Neue Form, alter Inhalt: Für Matthias Mölleney ist es höchste Zeit, dass die Schweiz beginnt, die Vorzüge des Bologna-Systems zu verstehen und umzusetzen. Der Leiter des Zentrums für Personalmanagement und Führung an der Hochschule für Wirtschaft in Zürich sagt: «Was wir häufig bemerken: An der Universität wird der Bachelor-Abschluss gemacht, und dann wird den Studierenden geraten, sie sollen doch gleich anschliessend, wenn sie schon dabei sind, den Master-Abschluss machen. Und das ist eigentlich genau das, was Bologna nicht wollte, sondern zwischen dem Bachelor und dem Master sollte Praxiserfahrung gesammelt werden.»

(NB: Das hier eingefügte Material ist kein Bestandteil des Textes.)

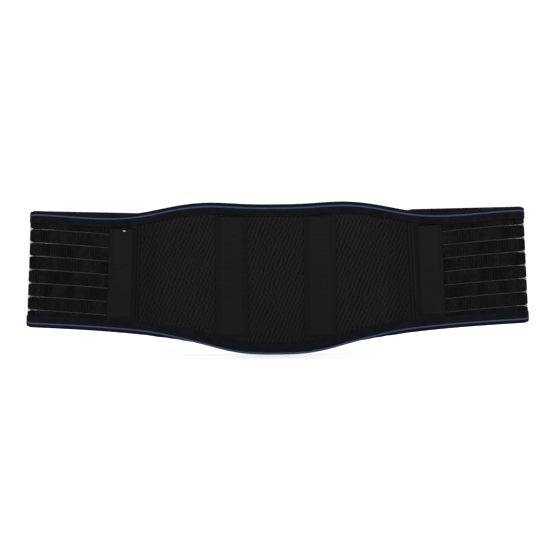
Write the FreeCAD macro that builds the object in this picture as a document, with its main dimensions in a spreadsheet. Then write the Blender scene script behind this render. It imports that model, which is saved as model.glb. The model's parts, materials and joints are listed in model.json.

Er sieht die Verantwortung aber auch bei seiner eigenen Zunft: «Wir Personalchefs müssen stärker noch darüber nachdenken – vielleicht gemeinsam mit den Unis – wie wir diesen Praxisteil einbauen können. Neuerdings sagt man Onboarding-Programme, um diese Praxis zu erlernen. Dann habe ich natürlich eine viel bessere Passung. Jemand mit einem universitären Abschluss plus Praxis, das wäre das Optimale.»
Er plant nun einen Arbeitskreis zwischen Hochschulvertretern und Personalverantwortlichen, denn: Es sei ja vor allem eine «Ungeübtheit in der Berührung», die es zu beseitigen gelte.